The judgment appealed from is remanded to the trial court to ascertain plaintiff's lawful interest, to be added to his refund, without costs.


[1] Costs were not requested. The order omitted reference to the fact that the parties had agreed to the refund of the purchase price. Plaintiff's motion to correct that omission was denied. Nonetheless, defendant refunded to plaintiff the purchase price of $12,190.19.

[2] Except for the reference to the certificate number and the purchase price the language in the assignment of certificate # 82-00357 for $10,005.70 was identical.

[3] Neither party relied on the Contractual Liability Act, N.J.S.A. 59:13-1 to -10, which applies only to contracts with the State.

[4] The rights of assignees are described in N.J.S.A. 54:5-112 to 54:5-129 and there is no comparable section respecting refunds.

[5] See Trainor v. Santana, 86 N.J. 403, 408 (1981), holding that Hill v. Yaskin, 75 N.J. 139 (1977), had no precedential value on the "fireman's rule" because the "fireman's rule" had not been invoked in that case.

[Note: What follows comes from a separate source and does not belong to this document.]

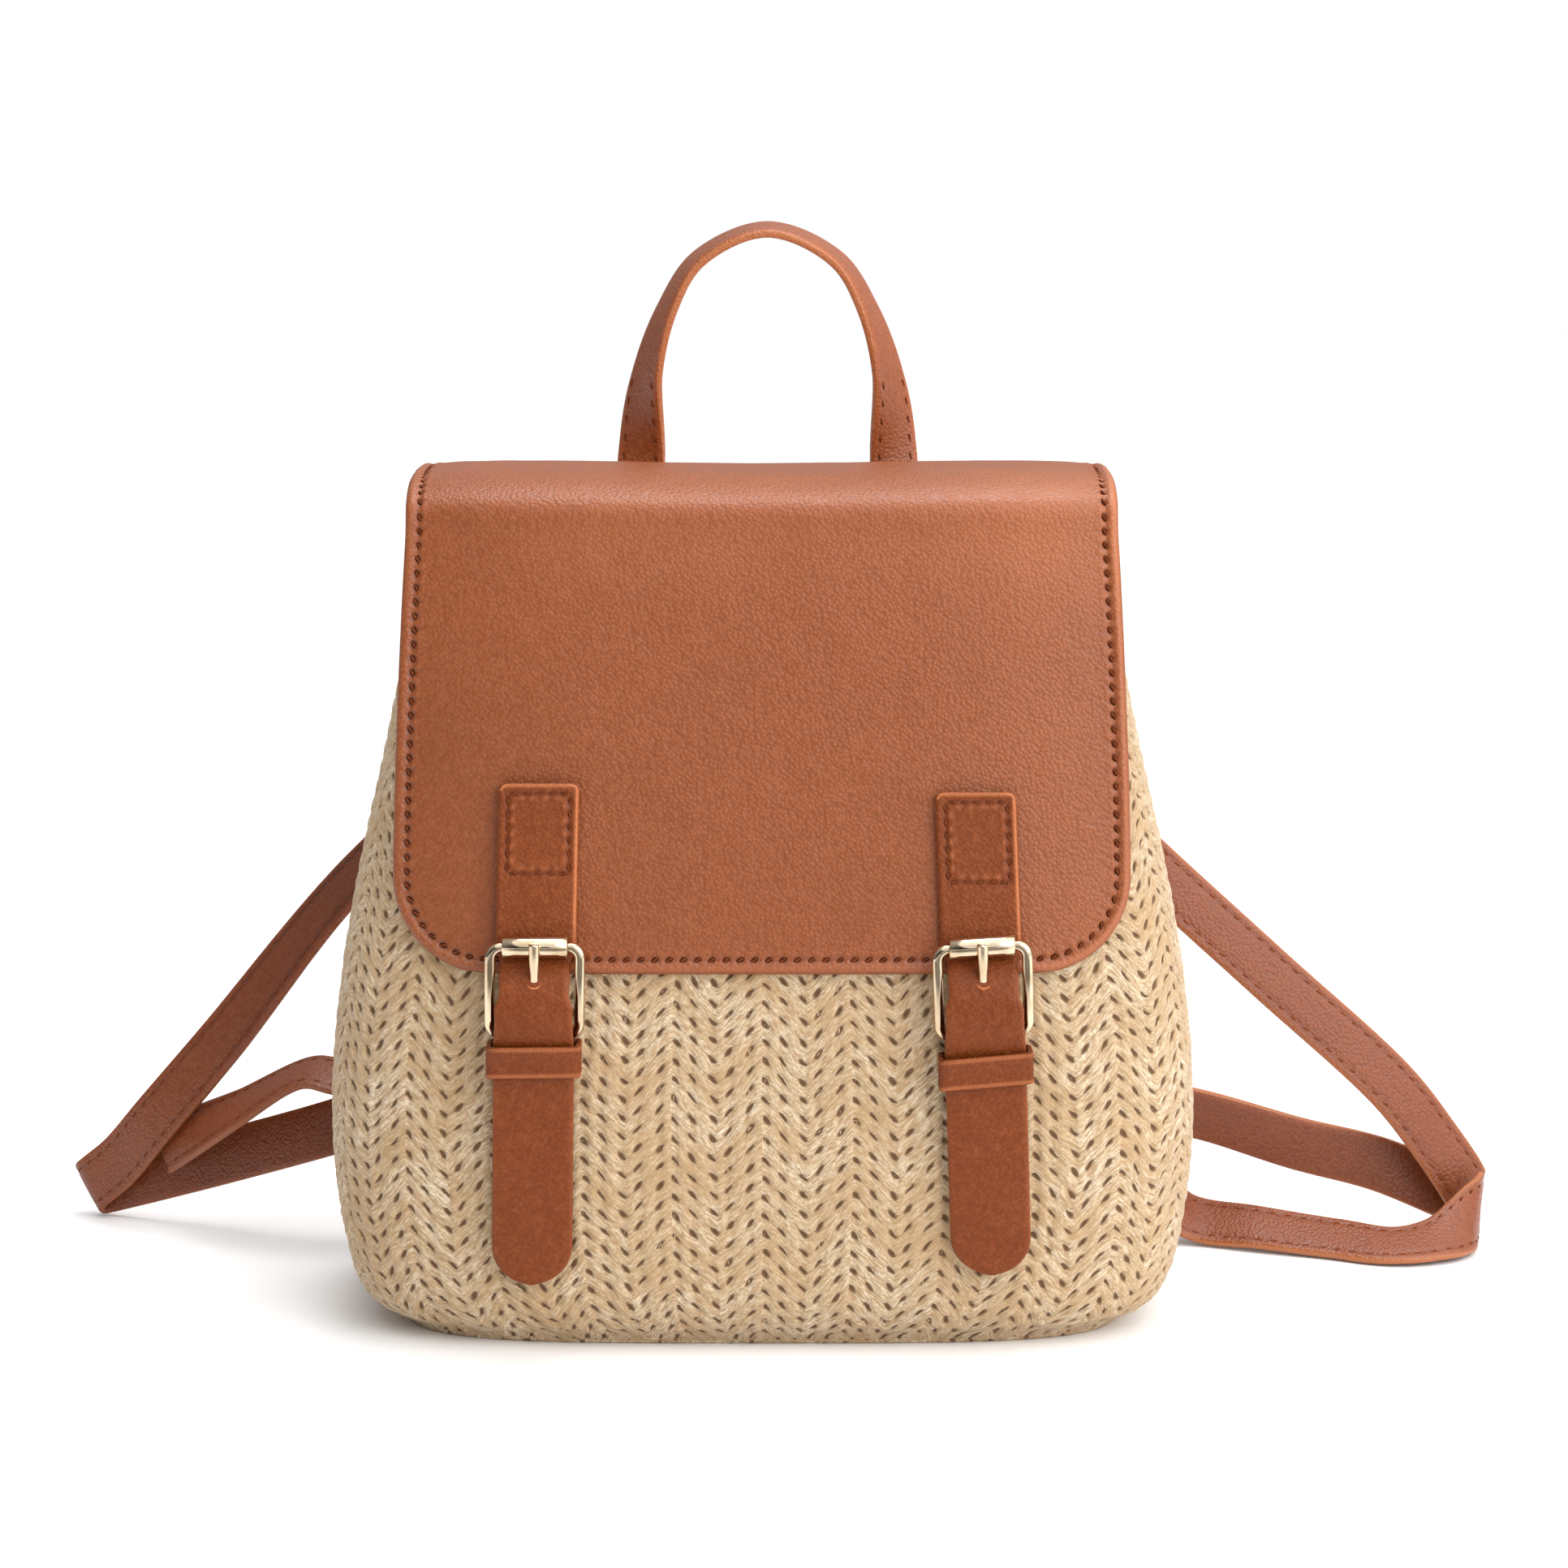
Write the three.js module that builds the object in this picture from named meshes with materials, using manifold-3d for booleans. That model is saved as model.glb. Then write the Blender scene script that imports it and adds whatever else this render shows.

[6] See Note, 26 Rutgers L.Rev. 266 (1973), outlining the expenses of tax sale certificate investment then applicable. The tenuous nature of tax sale investment still persists. See Assembly Introductory Statement, No. 1815 to L. 1979, c. 142, which observed that a tax sale certificate operated merely to vest in the purchaser an inchoate interest with the "right to proceed to foreclose the equity of redemption pursuant to the established statutory scheme." New hazards of the investment exist. See Simon v. Oldsmans Tp., 203 N.J. Super. 365 (Ch.Div. 1985), where a purchaser attempted to rescind a tax sale because of the environmental hazard responsibility affecting the property.